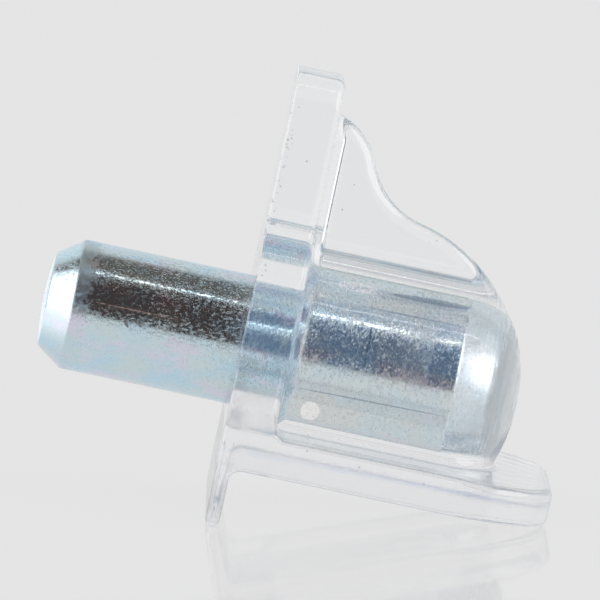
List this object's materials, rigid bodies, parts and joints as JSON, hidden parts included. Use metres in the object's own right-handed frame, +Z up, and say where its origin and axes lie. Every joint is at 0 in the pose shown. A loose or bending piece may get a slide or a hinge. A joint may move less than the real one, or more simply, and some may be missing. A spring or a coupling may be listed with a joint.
{
  "type": "shelf support pin",
  "caption": "Clear moulded bracket with a steel pin: plugs into a cabinet side and carries the shelf on its flange.",
  "frame": {"origin": "on the pin's axis, in the plane of the bracket's back face", "axes": "+X along the pin into the cabinet side, +Z up towards the shelf, Y across the bracket"},
  "size_m": [0.0204, 0.012, 0.017],
  "materials": {
    "clear_plastic": "gloss",
    "zinc_steel": "satin"
  },
  "bodies": {
    "root": {"body": "clear_plastic", "pin": "zinc_steel"}
  },
  "joints": []
}
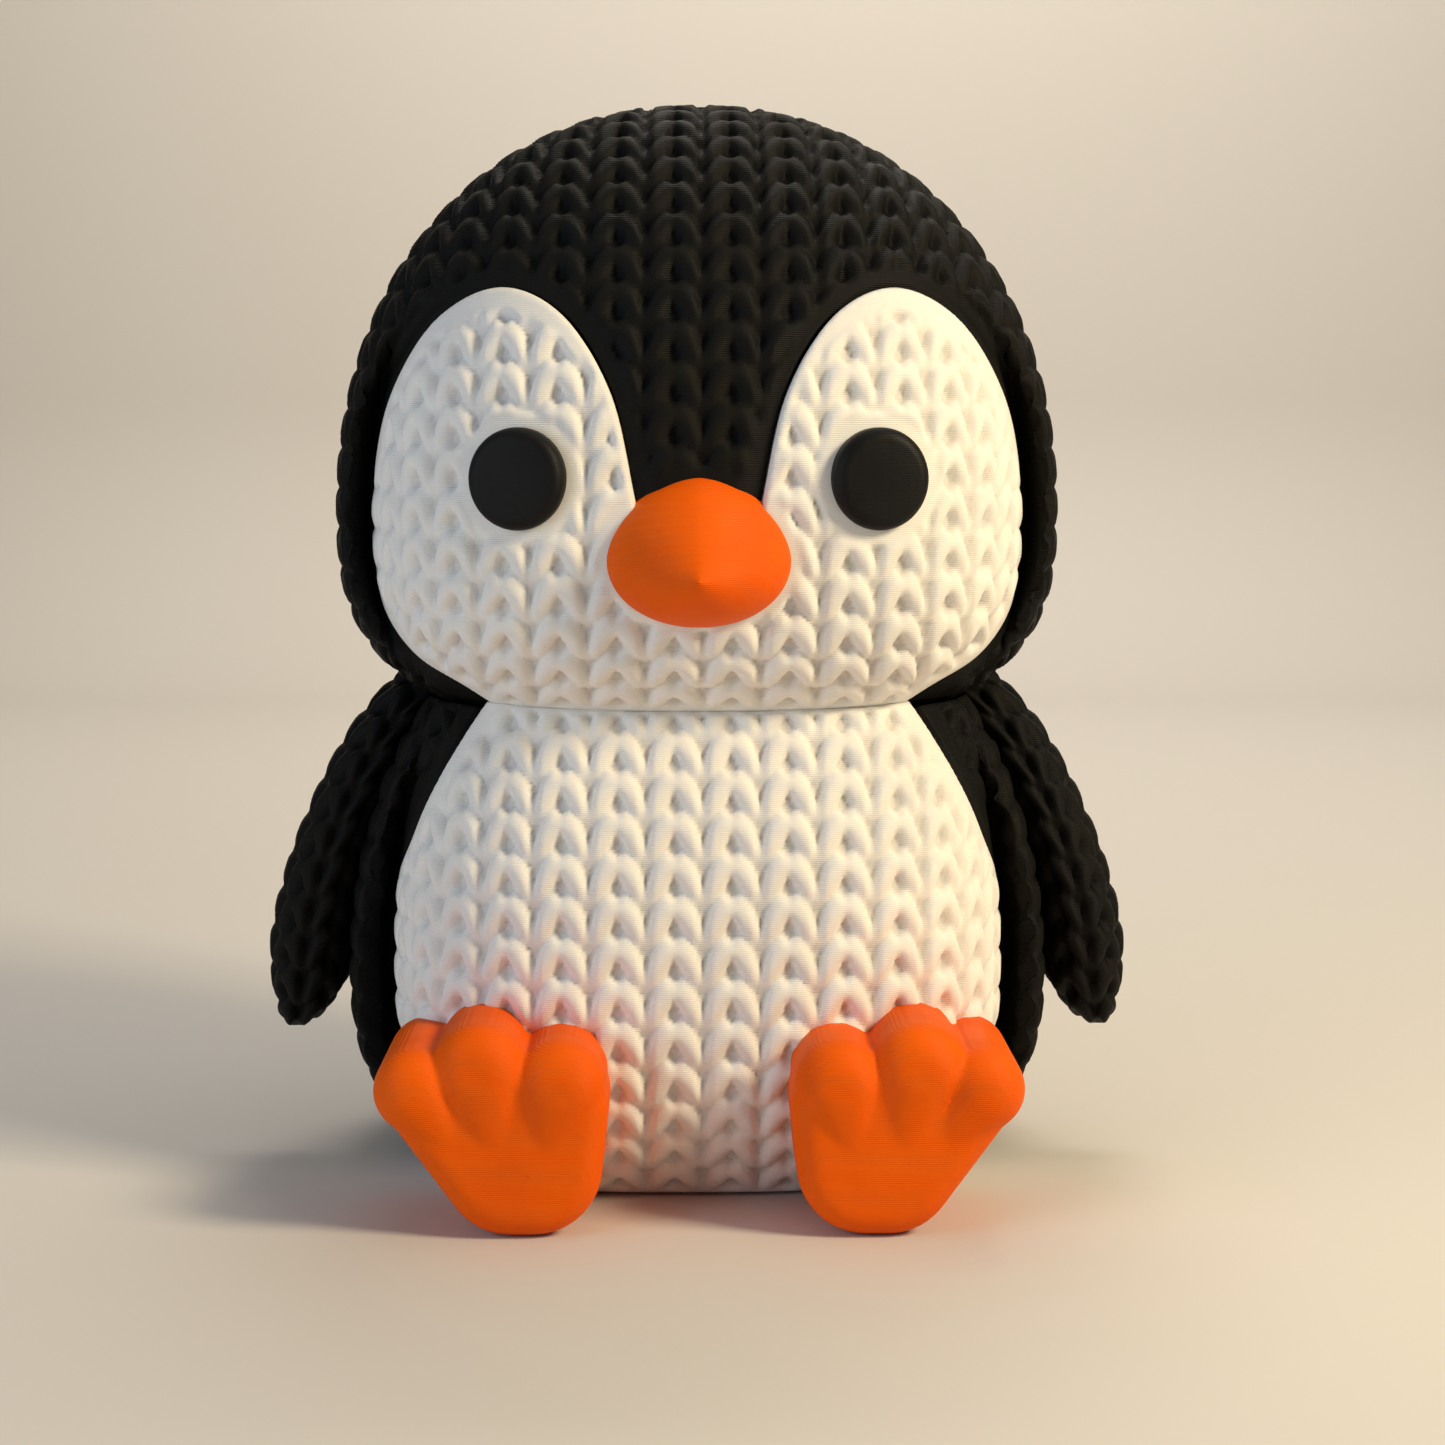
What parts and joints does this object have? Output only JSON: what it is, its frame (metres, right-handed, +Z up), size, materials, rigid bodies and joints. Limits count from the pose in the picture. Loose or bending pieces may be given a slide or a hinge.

# REQUEST
Only the number is wanted: how many lines in the data include the word "pose"?

# WORKED ANSWER
2